Only the lines from the one containing "imported = [obj" through the last line below should be written out, exactly and with both ends kept.

**DATA SEGMENT:**
[start]
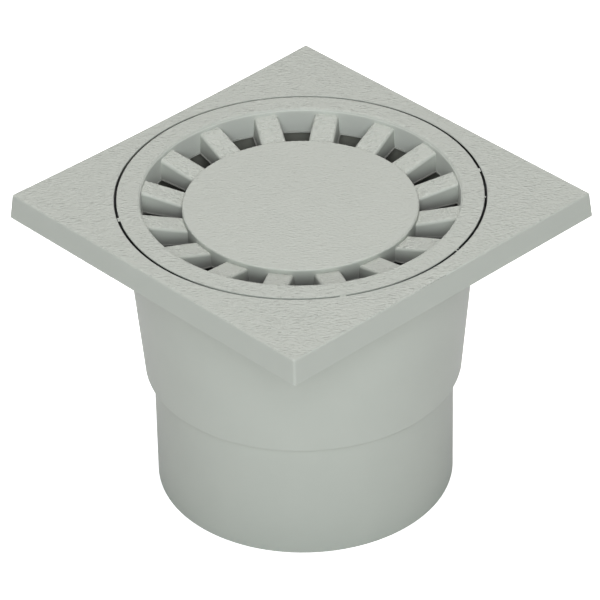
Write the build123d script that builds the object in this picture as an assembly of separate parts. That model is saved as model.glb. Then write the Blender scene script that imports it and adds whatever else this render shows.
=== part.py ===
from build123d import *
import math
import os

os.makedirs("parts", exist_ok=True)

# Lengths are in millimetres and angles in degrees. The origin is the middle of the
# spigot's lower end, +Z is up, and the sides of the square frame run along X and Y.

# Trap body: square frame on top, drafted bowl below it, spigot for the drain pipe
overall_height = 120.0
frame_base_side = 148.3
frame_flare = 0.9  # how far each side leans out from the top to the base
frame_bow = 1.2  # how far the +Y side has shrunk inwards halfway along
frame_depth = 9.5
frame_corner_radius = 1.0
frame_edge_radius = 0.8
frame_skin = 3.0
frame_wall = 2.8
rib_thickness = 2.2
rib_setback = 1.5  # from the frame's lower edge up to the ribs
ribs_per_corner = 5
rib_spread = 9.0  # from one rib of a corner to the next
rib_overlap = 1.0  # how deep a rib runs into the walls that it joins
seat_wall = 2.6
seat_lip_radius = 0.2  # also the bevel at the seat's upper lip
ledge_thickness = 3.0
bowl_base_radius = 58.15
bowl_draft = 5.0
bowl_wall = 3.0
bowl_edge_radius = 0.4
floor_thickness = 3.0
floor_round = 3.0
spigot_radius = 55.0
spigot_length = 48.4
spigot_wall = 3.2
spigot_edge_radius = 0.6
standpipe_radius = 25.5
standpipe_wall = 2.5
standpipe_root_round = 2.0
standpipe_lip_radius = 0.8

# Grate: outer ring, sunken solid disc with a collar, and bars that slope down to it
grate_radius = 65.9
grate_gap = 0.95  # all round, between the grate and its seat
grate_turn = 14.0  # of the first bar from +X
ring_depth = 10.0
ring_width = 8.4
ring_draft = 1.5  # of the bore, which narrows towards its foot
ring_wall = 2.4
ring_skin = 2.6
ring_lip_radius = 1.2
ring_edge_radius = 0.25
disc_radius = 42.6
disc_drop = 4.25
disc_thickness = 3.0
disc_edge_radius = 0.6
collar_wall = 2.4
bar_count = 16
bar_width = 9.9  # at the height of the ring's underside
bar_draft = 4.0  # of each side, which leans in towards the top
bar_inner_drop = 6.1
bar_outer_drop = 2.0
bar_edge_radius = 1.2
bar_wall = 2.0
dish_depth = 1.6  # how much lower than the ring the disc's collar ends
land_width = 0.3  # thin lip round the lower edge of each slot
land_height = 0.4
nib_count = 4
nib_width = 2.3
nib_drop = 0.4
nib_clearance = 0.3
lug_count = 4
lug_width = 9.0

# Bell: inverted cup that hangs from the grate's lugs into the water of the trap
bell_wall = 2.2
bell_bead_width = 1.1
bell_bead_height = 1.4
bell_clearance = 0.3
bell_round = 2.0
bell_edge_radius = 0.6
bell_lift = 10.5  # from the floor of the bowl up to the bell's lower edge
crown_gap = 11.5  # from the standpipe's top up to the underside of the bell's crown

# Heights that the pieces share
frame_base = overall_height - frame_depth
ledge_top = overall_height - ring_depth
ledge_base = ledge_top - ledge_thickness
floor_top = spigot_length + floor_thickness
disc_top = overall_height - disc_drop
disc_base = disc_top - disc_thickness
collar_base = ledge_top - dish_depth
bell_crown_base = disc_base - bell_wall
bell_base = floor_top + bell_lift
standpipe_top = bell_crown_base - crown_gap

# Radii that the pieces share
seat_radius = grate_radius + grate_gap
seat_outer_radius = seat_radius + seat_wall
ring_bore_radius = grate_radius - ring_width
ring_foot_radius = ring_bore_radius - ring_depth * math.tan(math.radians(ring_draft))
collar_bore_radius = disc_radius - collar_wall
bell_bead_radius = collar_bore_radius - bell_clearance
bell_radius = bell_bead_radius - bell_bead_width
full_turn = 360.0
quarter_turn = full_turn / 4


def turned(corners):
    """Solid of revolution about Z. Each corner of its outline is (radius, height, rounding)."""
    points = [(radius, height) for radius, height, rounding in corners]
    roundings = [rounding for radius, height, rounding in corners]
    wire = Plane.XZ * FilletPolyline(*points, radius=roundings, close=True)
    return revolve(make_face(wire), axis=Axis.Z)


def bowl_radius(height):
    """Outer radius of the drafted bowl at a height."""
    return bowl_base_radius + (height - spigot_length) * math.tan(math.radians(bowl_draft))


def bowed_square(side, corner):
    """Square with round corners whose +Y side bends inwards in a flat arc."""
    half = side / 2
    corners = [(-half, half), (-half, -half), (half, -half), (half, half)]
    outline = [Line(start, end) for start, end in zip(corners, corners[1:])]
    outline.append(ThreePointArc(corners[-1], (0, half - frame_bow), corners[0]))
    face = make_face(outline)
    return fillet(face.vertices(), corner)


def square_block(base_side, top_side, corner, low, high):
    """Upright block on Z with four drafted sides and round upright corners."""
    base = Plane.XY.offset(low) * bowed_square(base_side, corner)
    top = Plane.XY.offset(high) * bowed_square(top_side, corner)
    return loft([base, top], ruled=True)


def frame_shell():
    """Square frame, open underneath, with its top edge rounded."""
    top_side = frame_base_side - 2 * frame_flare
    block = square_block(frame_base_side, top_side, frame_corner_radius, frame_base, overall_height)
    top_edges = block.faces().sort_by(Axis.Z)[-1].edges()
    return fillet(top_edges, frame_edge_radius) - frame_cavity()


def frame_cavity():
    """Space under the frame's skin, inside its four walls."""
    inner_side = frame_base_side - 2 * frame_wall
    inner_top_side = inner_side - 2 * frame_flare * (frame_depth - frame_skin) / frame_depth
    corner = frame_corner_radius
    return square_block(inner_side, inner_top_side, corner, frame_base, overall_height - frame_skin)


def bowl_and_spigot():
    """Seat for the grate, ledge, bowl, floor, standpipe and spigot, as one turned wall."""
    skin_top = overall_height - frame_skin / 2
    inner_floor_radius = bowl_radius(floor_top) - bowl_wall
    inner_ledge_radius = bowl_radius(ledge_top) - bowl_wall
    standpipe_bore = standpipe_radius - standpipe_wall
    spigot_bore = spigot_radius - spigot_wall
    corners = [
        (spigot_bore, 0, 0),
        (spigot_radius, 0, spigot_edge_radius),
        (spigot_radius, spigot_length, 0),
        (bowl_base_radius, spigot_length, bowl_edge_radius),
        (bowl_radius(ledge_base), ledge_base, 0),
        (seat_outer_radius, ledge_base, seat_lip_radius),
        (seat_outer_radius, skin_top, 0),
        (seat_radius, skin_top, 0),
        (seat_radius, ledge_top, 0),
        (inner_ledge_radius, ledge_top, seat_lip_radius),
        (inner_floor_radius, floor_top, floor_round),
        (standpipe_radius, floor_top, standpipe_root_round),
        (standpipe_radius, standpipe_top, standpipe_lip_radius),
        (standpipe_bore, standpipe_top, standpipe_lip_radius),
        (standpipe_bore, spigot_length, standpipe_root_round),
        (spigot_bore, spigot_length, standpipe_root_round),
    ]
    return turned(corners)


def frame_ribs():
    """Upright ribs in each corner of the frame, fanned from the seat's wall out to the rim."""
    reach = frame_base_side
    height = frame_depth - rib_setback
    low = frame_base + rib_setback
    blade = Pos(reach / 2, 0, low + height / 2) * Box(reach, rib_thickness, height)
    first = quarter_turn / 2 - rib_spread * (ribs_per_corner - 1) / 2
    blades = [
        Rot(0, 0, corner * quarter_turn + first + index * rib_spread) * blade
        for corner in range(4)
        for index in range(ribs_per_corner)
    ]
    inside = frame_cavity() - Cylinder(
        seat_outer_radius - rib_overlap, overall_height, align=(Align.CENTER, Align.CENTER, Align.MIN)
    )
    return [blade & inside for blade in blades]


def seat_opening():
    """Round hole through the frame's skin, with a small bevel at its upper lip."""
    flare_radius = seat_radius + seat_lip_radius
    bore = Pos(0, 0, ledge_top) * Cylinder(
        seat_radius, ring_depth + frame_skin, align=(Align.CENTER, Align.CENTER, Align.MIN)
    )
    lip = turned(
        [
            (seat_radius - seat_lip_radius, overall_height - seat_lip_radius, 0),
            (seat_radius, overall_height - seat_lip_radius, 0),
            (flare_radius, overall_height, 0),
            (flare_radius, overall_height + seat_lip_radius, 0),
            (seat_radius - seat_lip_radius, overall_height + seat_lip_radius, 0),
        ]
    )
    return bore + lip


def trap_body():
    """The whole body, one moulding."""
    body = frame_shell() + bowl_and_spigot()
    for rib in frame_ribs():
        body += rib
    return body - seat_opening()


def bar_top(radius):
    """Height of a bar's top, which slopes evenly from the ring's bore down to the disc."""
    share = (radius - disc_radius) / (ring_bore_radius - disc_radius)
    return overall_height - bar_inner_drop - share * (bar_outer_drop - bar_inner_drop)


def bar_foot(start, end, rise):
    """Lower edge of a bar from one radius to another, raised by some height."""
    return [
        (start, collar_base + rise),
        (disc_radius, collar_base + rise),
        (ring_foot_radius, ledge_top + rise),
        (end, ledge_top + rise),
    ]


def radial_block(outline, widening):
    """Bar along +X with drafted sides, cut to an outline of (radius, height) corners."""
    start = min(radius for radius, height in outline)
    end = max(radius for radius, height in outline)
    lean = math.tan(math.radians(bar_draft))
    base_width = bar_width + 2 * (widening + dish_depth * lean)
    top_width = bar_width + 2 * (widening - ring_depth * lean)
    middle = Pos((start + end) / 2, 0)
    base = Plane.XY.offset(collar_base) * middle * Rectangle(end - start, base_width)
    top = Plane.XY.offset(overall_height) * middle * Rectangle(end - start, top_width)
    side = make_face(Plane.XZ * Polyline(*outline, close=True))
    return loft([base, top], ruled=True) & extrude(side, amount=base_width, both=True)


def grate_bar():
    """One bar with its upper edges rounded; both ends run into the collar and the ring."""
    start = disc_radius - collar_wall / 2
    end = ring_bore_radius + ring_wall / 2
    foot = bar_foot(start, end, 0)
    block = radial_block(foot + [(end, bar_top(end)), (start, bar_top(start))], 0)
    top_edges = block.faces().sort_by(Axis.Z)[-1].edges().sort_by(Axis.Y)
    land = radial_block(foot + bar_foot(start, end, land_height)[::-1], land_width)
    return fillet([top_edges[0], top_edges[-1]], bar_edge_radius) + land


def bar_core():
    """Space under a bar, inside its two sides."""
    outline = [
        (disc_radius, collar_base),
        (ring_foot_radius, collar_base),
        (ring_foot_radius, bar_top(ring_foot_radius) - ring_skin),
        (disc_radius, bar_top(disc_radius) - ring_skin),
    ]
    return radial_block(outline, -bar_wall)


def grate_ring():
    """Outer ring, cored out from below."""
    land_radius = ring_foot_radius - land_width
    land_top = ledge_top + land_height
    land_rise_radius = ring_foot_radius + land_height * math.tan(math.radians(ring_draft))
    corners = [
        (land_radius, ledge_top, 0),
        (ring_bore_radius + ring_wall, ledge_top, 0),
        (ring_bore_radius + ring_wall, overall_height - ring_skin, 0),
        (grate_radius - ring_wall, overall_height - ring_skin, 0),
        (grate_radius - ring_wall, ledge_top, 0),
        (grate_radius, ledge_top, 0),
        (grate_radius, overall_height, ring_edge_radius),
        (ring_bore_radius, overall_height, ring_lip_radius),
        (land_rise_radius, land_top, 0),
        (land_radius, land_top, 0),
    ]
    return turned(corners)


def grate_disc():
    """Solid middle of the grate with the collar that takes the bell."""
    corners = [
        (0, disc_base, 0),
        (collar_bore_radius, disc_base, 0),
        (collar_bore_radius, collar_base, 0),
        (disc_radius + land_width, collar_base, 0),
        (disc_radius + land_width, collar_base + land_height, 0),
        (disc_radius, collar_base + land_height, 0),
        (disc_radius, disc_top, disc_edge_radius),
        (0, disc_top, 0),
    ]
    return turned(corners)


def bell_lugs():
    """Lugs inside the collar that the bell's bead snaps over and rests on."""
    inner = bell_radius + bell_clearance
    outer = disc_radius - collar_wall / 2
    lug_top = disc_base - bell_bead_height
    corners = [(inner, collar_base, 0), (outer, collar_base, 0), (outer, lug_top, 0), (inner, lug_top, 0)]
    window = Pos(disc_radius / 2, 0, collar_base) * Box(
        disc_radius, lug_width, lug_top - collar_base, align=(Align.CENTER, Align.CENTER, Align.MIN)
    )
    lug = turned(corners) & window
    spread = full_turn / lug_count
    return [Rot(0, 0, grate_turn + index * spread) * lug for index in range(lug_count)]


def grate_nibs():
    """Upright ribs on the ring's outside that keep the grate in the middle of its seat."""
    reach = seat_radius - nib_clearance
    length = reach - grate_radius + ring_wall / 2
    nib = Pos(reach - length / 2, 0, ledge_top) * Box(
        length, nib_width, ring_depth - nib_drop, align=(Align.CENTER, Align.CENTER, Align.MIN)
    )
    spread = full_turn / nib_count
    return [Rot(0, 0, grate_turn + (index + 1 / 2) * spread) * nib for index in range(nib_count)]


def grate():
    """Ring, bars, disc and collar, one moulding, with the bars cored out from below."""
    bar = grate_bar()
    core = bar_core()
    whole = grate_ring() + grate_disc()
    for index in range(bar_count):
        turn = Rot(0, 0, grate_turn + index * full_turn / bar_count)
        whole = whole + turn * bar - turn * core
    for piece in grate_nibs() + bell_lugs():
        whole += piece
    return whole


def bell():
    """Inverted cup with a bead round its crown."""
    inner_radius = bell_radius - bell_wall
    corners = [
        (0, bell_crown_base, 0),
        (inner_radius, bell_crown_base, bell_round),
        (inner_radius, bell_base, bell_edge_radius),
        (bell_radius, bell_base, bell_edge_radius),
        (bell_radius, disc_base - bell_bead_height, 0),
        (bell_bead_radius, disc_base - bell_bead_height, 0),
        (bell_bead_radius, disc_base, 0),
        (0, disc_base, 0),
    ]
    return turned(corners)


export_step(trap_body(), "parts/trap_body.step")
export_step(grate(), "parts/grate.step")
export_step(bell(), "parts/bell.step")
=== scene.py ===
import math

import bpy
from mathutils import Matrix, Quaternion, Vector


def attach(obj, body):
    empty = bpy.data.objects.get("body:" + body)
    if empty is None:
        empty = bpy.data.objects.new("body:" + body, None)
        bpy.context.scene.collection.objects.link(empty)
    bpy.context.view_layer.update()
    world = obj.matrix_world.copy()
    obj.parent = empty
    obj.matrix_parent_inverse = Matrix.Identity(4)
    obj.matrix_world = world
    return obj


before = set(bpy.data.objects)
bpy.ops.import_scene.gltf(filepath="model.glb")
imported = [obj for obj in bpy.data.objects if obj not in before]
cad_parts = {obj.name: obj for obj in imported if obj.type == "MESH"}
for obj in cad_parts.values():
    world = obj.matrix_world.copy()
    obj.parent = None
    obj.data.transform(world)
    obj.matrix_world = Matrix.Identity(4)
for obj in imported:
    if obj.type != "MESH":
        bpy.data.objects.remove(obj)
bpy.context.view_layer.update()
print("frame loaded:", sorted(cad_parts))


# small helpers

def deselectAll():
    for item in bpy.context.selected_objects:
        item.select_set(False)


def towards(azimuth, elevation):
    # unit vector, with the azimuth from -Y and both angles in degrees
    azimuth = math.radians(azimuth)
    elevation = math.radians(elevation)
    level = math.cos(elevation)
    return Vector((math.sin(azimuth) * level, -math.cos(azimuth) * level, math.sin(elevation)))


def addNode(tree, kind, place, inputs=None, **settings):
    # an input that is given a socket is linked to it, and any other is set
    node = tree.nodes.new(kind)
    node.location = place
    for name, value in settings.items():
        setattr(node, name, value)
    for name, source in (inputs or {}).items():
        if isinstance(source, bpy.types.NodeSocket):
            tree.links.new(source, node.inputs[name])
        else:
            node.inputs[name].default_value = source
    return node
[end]
**ANSWER BELOW:**
imported = [obj for obj in bpy.data.objects if obj not in before]
cad_parts = {obj.name: obj for obj in imported if obj.type == "MESH"}
for obj in cad_parts.values():
    world = obj.matrix_world.copy()
    obj.parent = None
    obj.data.transform(world)
    obj.matrix_world = Matrix.Identity(4)
for obj in imported:
    if obj.type != "MESH":
        bpy.data.objects.remove(obj)
bpy.context.view_layer.update()
print("frame loaded:", sorted(cad_parts))


# small helpers

def deselectAll():
    for item in bpy.context.selected_objects:
        item.select_set(False)


def towards(azimuth, elevation):
    # unit vector, with the azimuth from -Y and both angles in degrees
    azimuth = math.radians(azimuth)
    elevation = math.radians(elevation)
    level = math.cos(elevation)
    return Vector((math.sin(azimuth) * level, -math.cos(azimuth) * level, math.sin(elevation)))


def addNode(tree, kind, place, inputs=None, **settings):
    # an input that is given a socket is linked to it, and any other is set
    node = tree.nodes.new(kind)
    node.location = place
    for name, value in settings.items():
        setattr(node, name, value)
    for name, source in (inputs or {}).items():
        if isinstance(source, bpy.types.NodeSocket):
            tree.links.new(source, node.inputs[name])
        else:
            node.inputs[name].default_value = source
    return node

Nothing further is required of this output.